Given: the solution for the following system is (2,9)
Px + Qy = R ⇒(1)
Tx + Uy = V ⇒(2)
We will check which system of equation has the same solution.
System A) Px + Qy = R
(P+T)x + (Q+U)y = R+V ⇒(3)
So, By summing (1) and (2) we will get the equation (3)
So, system A has the same solution (2,9)
System B) Px + Qy = R
(P+2T)x + (Q+2U)y = R-2V ⇒(4)
By multiplying equation (2) by 2 and add with equation (1), we will get:
(P+2T)x + (Q+2U)y = R+2V
Which is not the same as equation (4)
So, system B has not the same solution (2,9)
System C) (T-P)x + (U-Q)y = V-R ⇒(5)
Tx + Uy = V
By multiplying equation (1) by -1 and add with equation (2), we will get the equation (5)
So, system C has the same solution of (2,9)
System D) (T-P)x + (Q+U)y = V-R ⇒(6)
Tx + Uy = V
We cannot get equation (6) by the same operation over equation (1)
Note the coefficient of x and y⇒ (T-P) and (Q+U)
They must be (T+P) and (Q+U) OR (T-P) and (Q-U)
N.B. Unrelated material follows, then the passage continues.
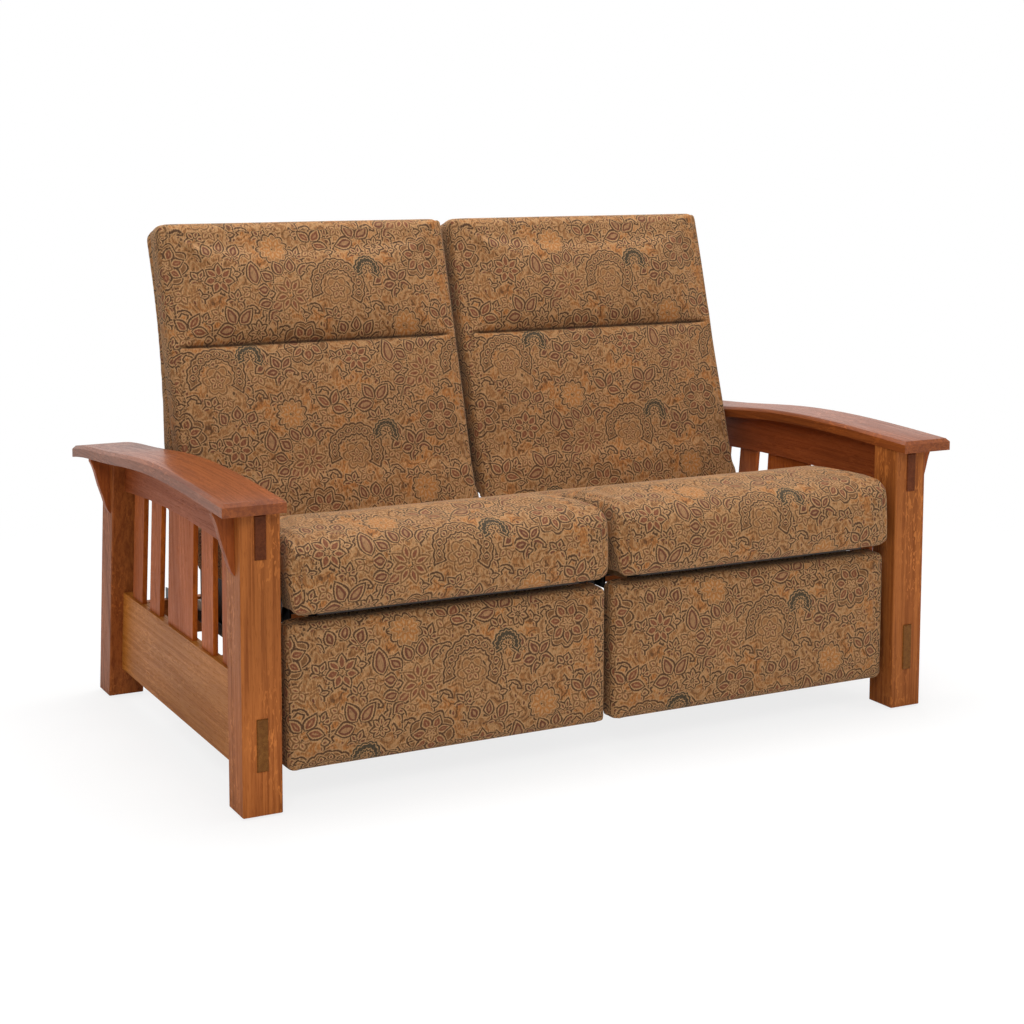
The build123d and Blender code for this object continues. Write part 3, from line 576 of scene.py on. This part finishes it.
def build_tapestry_group():
    tree, given, made = new_group(
        "FiguredTapestry", [(Direction, "Cloth", None)],
        [(Colour, "Color"), (Number, "Height"), (Number, "Roughness")],
    )
    cloth = given["Cloth"]
    drawn = vector_calc("ADD", cloth, shaking(cloth, 620.0, 0.0034))
    drawn = vector_calc("ADD", drawn, shaking(cloth, 26.0, 0.012))
    painted = draw_ground(drawn)
    for cell, bands, figures in (
        (lattice(drawn, 0.0, 0.25), small_bands, small_figures),
        (lattice(drawn, repeat_wide / 2), spray_bands, spray_figures),
        (lattice(drawn, 0.0), main_bands, main_figures),
    ):
        painted = add_figures(cell, painted, band_group, ("Reach", "Width", "Scallop"), bands)
        painted = add_figures(cell, painted, petal_group, ("Reach", "Length", "Width"),
                              figures, petal_fan_slack)

    streak = noise(cloth, (520, 130, 1), 1.0, 0.6)
    cross = noise(cloth, (240, 760, 1), 1.0)
    yarn = streak.scaled(0.90, cross * 0.30)
    tint = yarn + noise(cloth, (330, 190, 1), 2.0, 0.7).scaled(0.9, -0.18)
    dyed = times(painted["Color"], (0.88, 0.78, 0.67, 1))
    plug(made["Color"], times(dyed, grey(tint)))
    x, y, _ = parts_of(cloth)
    weave = (x * 620.0).zigzag() * (y * 540.0).zigzag()
    height = painted["Relief"].scaled(0.35, weave * 0.7)
    plug(made["Height"], height + yarn * 0.5)
    plug(made["Roughness"], yarn.scaled(0.15, 0.74))
    return tree


tapestry_group = build_tapestry_group()
print("tapestry group", len(tapestry_group.nodes), "nodes")

# %% [markdown]
# The cloth as a material
#
# Each cushion is cut from the same cloth, so the figure reads the cushion's own UV
# map, laid out in metres along the cloth. The soft pile lightens towards grazing
# angles, which is what the sheen of the shader is for.

# %% Tapestry materials


def tapestry(name, offset, seam=None):
    material, tree, shader = new_material(name)
    where = cloth_place(tree)
    cloth = use_group(tree, tapestry_group, {"Cloth": stretch(where, shift=(*offset, 0))})
    colour = cloth["Color"]
    if seam is not None:
        # painted shadow: the stitched fold of the channel gets a dark line across the cloth,
        # standing in for the shade that gathers in the fold
        across, along, _ = parts_of(where)
        fold_shadow = 1.0 - abs(along - seam).step(0.0014, 0.0040)
        inside = abs(across).step(0.326, 0.290)
        colour = blend(fold_shadow * inside * 0.75, colour, linear(38, 24, 17))
    dress(shader, colour, cloth["Roughness"], cloth["Height"], 0.35, 0.0009)
    shader["Sheen Weight"].default_value = 0.14
    shader["Sheen Roughness"].default_value = 0.45
    shader["Sheen Tint"].default_value = (1.0, 0.78, 0.55, 1)
    shader["Specular IOR Level"].default_value = 0.18
    return material


# the channel of the back lies this far along its cloth
channel_along = 0.4324
seat_cloth = tapestry("tapestry_seat", (0.177, -0.426))
back_cloth = tapestry("tapestry_back", (0.133, -0.338), channel_along)
footrest_cloth = tapestry("tapestry_footrest", (0.149, 0.005))
print("tapestry materials ready")

# %% [markdown]
# Steel, nylon, webbing and plywood
#
# The hidden parts get honest finishes too. Black oxide steel is nearly even, with
# lighter rubbed spots. Jute webbing is a plain weave of two crossing yarns,
# which two wave-like functions multiplied together describe well. Plywood shows
# a calm face and thin dark glue lines on its edges.

# %% Other materials


def steel(name, tone, roughness):
    material, tree, shader = new_material(name)
    where = object_place(tree)
    rubbed = noise(where, 60.0, 4.0, 0.7).step(0.48, 0.72)
    light = (tone[0] * 2.4, tone[1] * 2.4, tone[2] * 2.4, 1)
    fine = noise(where, 900.0)
    dress(shader, blend(rubbed, tone, light), fine.scaled(0.2, roughness), fine, 0.15, 0.0003)
    shader["Metallic"].default_value = 0.9
    return material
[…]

So, system D has not the same solution of (2,9)
System E) (5T-P)x + (5U-Q)y = V-5R ⇒ (6)
Tx + Uy = V
By subtract equation (1) from 5 times equation (2), we will get:
(5T-P)x + (5U-Q)y = 5V-R
Which is not the same as equation (6)
So, system E has not the same solution (2,9)
As a conclusion, the systems which have the same solution are:
Options 1 and 3